• _AIM_:
Reproduce all of the data word for word.

# START OF SOURCE DATA

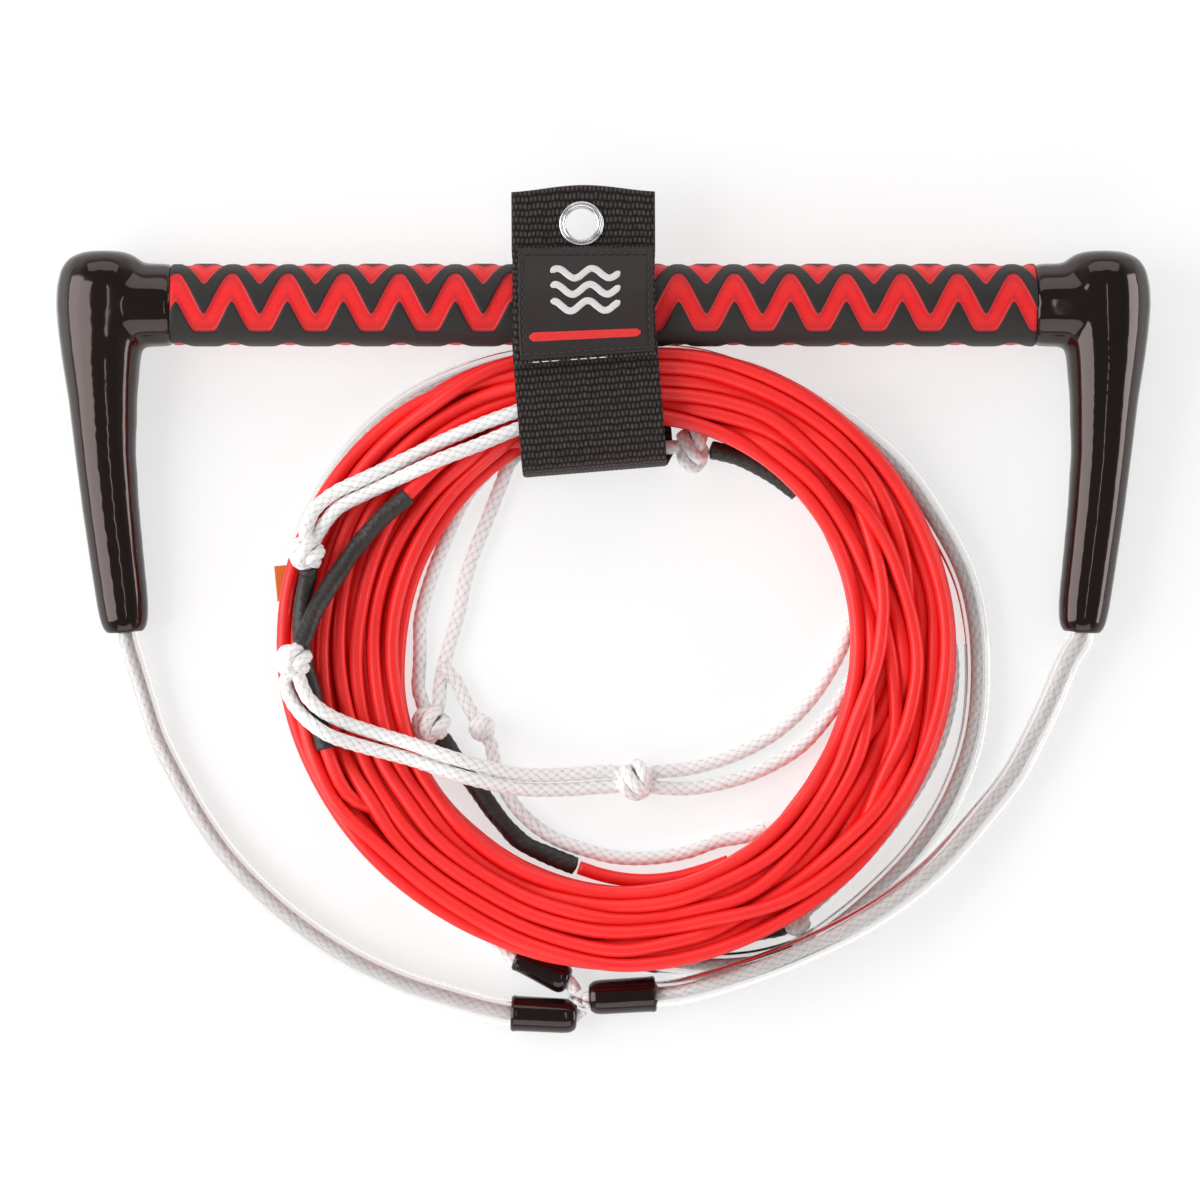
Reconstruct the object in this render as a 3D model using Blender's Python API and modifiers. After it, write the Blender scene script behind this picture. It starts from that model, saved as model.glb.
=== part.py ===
"""A wakeboard tow handle with its bridle, a coiled rope in sections, and the webbing keeper that holds the coil.

The handle lies flat on its resting surface. +X runs along the grip, +Y points away from the bridle, +Z is up,
and the origin is on the resting surface under the middle of the grip.
"""

import math

import bmesh
import bpy
import numpy as np
from mathutils import Matrix, Vector

MM = 0.001
GAP = 0.3  # millimetres left between pieces that touch

# Grip bar, all in millimetres
BAR_Z = 17.0
BAR_HALF_LENGTH = 180.0
BAR_OUTER = 11.1
BAR_WALL = 1.6
GRIP_HALF_LENGTH = 149.7
GRIP_CORE = 13.0
GRIP_OUTER = 14.45
PLUG_SPAN = (142.0, 162.0)

# End caps: the leg's centreline runs from behind the bar down to the bridle, as (across, along, up, radius)
ROPE_HOLE_X = 174.0
CAP_COLLAR = ((150.0, 14.4), (153.0, 14.7), (162.0, 14.9), (169.0, 15.3), (174.0, 15.6))
CAP_LEG = (
    (174.0, 18.8, 17.0, 6.0), (174.0, 17.9, 17.0, 9.6), (174.0, 15.9, 17.0, 12.9), (174.1, 12.0, 17.0, 15.4),
    (174.2, 6.0, 17.0, 16.6), (174.4, -1.0, 17.0, 16.7), (174.9, -10.0, 16.9, 15.4), (175.1, -18.5, 16.2, 14.0),
    (174.6, -33.0, 15.0, 12.2), (173.8, -52.0, 13.5, 10.8), (172.0, -72.0, 12.0, 10.1), (169.9, -90.0, 10.7, 9.6),
    (168.2, -104.0, 9.8, 9.2), (167.6, -110.0, 9.5, 8.6), (167.4, -113.0, 9.4, 7.6), (167.3, -114.6, 9.3, 6.2),
)
CAP_BORE = 11.4
CAP_BORE_END = 181.5
CAP_PASSAGE = 4.0
CAP_SOCKET_DEPTH = 14.0

# Rope, tubing and red line diameters
ROPE = 5.0
LINE = 4.8
TUBE = 9.5
TUBE_WALL = 1.55
SHRINK = 6.6

# Routes of ropes and tubes, as (x, y, z) of the centreline
BRIDLE_LEFT = (
    (-165.0, -124.0, 8.4), (-161.0, -137.5, 7.0), (-156.5, -151.5, 5.7), (-149.5, -165.5, 5.0),
    (-141.5, -179.5, 5.0), (-131.5, -193.5, 5.0), (-118.5, -207.0, 5.0), (-104.5, -218.5, 5.0),
    (-89.0, -228.5, 5.0), (-71.0, -237.0, 5.0), (-57.0, -241.5, 5.1), (-43.0, -245.5, 5.7),
)
BRIDLE_RIGHT = (
    (162.5, -124.0, 8.3), (157.0, -137.5, 7.3), (150.5, -151.5, 7.0), (143.0, -165.0, 7.4), (131.0, -180.0, 8.8),
    (117.5, -195.0, 11.5), (103.5, -206.5, 14.0), (89.5, -215.5, 15.2), (75.5, -222.5, 15.3),
    (61.5, -228.5, 15.2), (47.5, -233.5, 15.1), (36.0, -237.2, 13.4), (27.0, -239.7, 9.8),
)
HANDLE_LINE = (
    (-36.8, -224.8, 4.9), (-47.0, -214.5, 5.0), (-62.5, -202.5, 5.0),
    (-76.0, -190.0, 5.0), (-86.5, -175.0, 5.0), (-96.0, -159.0, 5.0), (-104.0, -141.0, 5.0), (-108.0, -122.0, 5.0),
    (-108.5, -102.0, 5.0), (-105.5, -82.0, 5.0), (-96.5, -63.5, 5.0), (-84.5, -47.0, 5.1), (-69.0, -34.0, 5.3),
    (-51.0, -25.0, 5.9), (-32.5, -19.5, 6.8), (-13.5, -17.3, 6.9), (5.0, -17.0, 6.9), (21.0, -17.3, 6.9),
    (37.0, -19.5, 6.7), (60.0, -27.0, 5.6), (80.0, -37.5, 5.0), (93.5, -47.5, 5.0), (107.0, -61.0, 5.0),
    (120.0, -81.0, 5.0), (127.0, -96.0, 5.0), (130.3, -111.0, 5.0), (131.3, -124.0, 5.0), (131.0, -137.5, 5.0),
    (129.0, -151.5, 5.0), (124.5, -165.5, 5.0), (117.5, -179.5, 5.0), (107.0, -194.0, 5.0), (93.5, -207.5, 5.0),
    (82.0, -217.0, 5.0), (70.0, -225.0, 5.0), (58.0, -229.0, 5.0), (46.0, -230.8, 5.0), (33.0, -230.8, 5.0),
    (18.0, -229.0, 5.0), (6.0, -226.8, 5.0), (-8.0, -223.6, 5.0),
)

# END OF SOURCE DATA

• _TASK RESPONSE_:
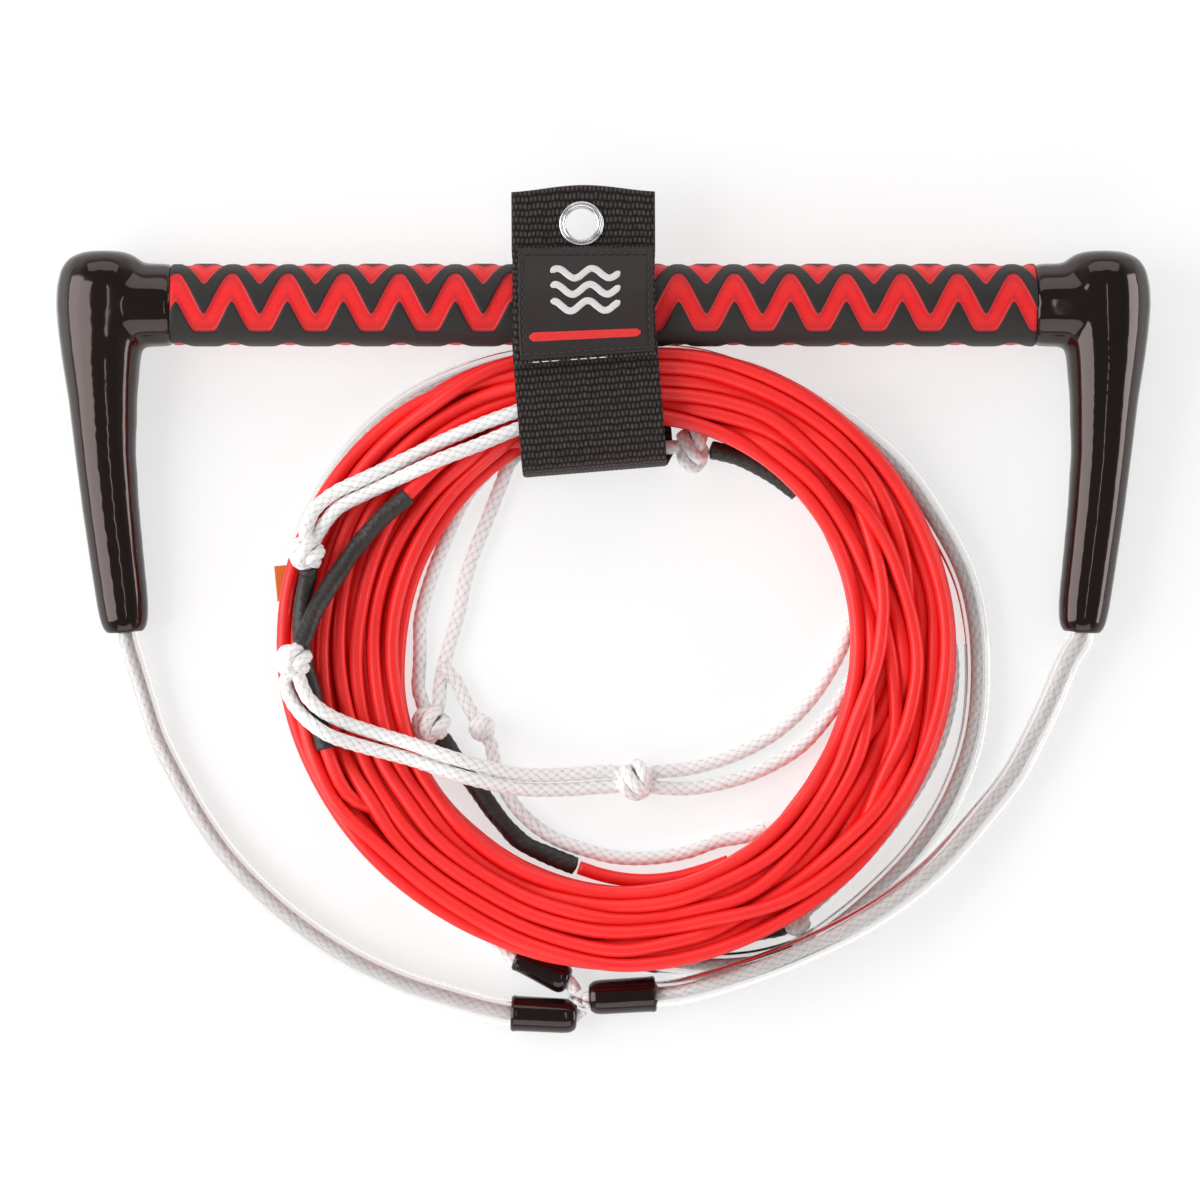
Reconstruct the object in this render as a 3D model using Blender's Python API and modifiers. After it, write the Blender scene script behind this picture. It starts from that model, saved as model.glb.
=== part.py ===
"""A wakeboard tow handle with its bridle, a coiled rope in sections, and the webbing keeper that holds the coil.

The handle lies flat on its resting surface. +X runs along the grip, +Y points away from the bridle, +Z is up,
and the origin is on the resting surface under the middle of the grip.
"""

import math

import bmesh
import bpy
import numpy as np
from mathutils import Matrix, Vector

MM = 0.001
GAP = 0.3  # millimetres left between pieces that touch

# Grip bar, all in millimetres
BAR_Z = 17.0
BAR_HALF_LENGTH = 180.0
BAR_OUTER = 11.1
BAR_WALL = 1.6
GRIP_HALF_LENGTH = 149.7
GRIP_CORE = 13.0
GRIP_OUTER = 14.45
PLUG_SPAN = (142.0, 162.0)

# End caps: the leg's centreline runs from behind the bar down to the bridle, as (across, along, up, radius)
ROPE_HOLE_X = 174.0
CAP_COLLAR = ((150.0, 14.4), (153.0, 14.7), (162.0, 14.9), (169.0, 15.3), (174.0, 15.6))
CAP_LEG = (
    (174.0, 18.8, 17.0, 6.0), (174.0, 17.9, 17.0, 9.6), (174.0, 15.9, 17.0, 12.9), (174.1, 12.0, 17.0, 15.4),
    (174.2, 6.0, 17.0, 16.6), (174.4, -1.0, 17.0, 16.7), (174.9, -10.0, 16.9, 15.4), (175.1, -18.5, 16.2, 14.0),
    (174.6, -33.0, 15.0, 12.2), (173.8, -52.0, 13.5, 10.8), (172.0, -72.0, 12.0, 10.1), (169.9, -90.0, 10.7, 9.6),
    (168.2, -104.0, 9.8, 9.2), (167.6, -110.0, 9.5, 8.6), (167.4, -113.0, 9.4, 7.6), (167.3, -114.6, 9.3, 6.2),
)
CAP_BORE = 11.4
CAP_BORE_END = 181.5
CAP_PASSAGE = 4.0
CAP_SOCKET_DEPTH = 14.0

# Rope, tubing and red line diameters
ROPE = 5.0
LINE = 4.8
TUBE = 9.5
TUBE_WALL = 1.55
SHRINK = 6.6

# Routes of ropes and tubes, as (x, y, z) of the centreline
BRIDLE_LEFT = (
    (-165.0, -124.0, 8.4), (-161.0, -137.5, 7.0), (-156.5, -151.5, 5.7), (-149.5, -165.5, 5.0),
    (-141.5, -179.5, 5.0), (-131.5, -193.5, 5.0), (-118.5, -207.0, 5.0), (-104.5, -218.5, 5.0),
    (-89.0, -228.5, 5.0), (-71.0, -237.0, 5.0), (-57.0, -241.5, 5.1), (-43.0, -245.5, 5.7),
)
BRIDLE_RIGHT = (
    (162.5, -124.0, 8.3), (157.0, -137.5, 7.3), (150.5, -151.5, 7.0), (143.0, -165.0, 7.4), (131.0, -180.0, 8.8),
    (117.5, -195.0, 11.5), (103.5, -206.5, 14.0), (89.5, -215.5, 15.2), (75.5, -222.5, 15.3),
    (61.5, -228.5, 15.2), (47.5, -233.5, 15.1), (36.0, -237.2, 13.4), (27.0, -239.7, 9.8),
)
HANDLE_LINE = (
    (-36.8, -224.8, 4.9), (-47.0, -214.5, 5.0), (-62.5, -202.5, 5.0),
    (-76.0, -190.0, 5.0), (-86.5, -175.0, 5.0), (-96.0, -159.0, 5.0), (-104.0, -141.0, 5.0), (-108.0, -122.0, 5.0),
    (-108.5, -102.0, 5.0), (-105.5, -82.0, 5.0), (-96.5, -63.5, 5.0), (-84.5, -47.0, 5.1), (-69.0, -34.0, 5.3),
    (-51.0, -25.0, 5.9), (-32.5, -19.5, 6.8), (-13.5, -17.3, 6.9), (5.0, -17.0, 6.9), (21.0, -17.3, 6.9),
    (37.0, -19.5, 6.7), (60.0, -27.0, 5.6), (80.0, -37.5, 5.0), (93.5, -47.5, 5.0), (107.0, -61.0, 5.0),
    (120.0, -81.0, 5.0), (127.0, -96.0, 5.0), (130.3, -111.0, 5.0), (131.3, -124.0, 5.0), (131.0, -137.5, 5.0),
    (129.0, -151.5, 5.0), (124.5, -165.5, 5.0), (117.5, -179.5, 5.0), (107.0, -194.0, 5.0), (93.5, -207.5, 5.0),
    (82.0, -217.0, 5.0), (70.0, -225.0, 5.0), (58.0, -229.0, 5.0), (46.0, -230.8, 5.0), (33.0, -230.8, 5.0),
    (18.0, -229.0, 5.0), (6.0, -226.8, 5.0), (-8.0, -223.6, 5.0),
)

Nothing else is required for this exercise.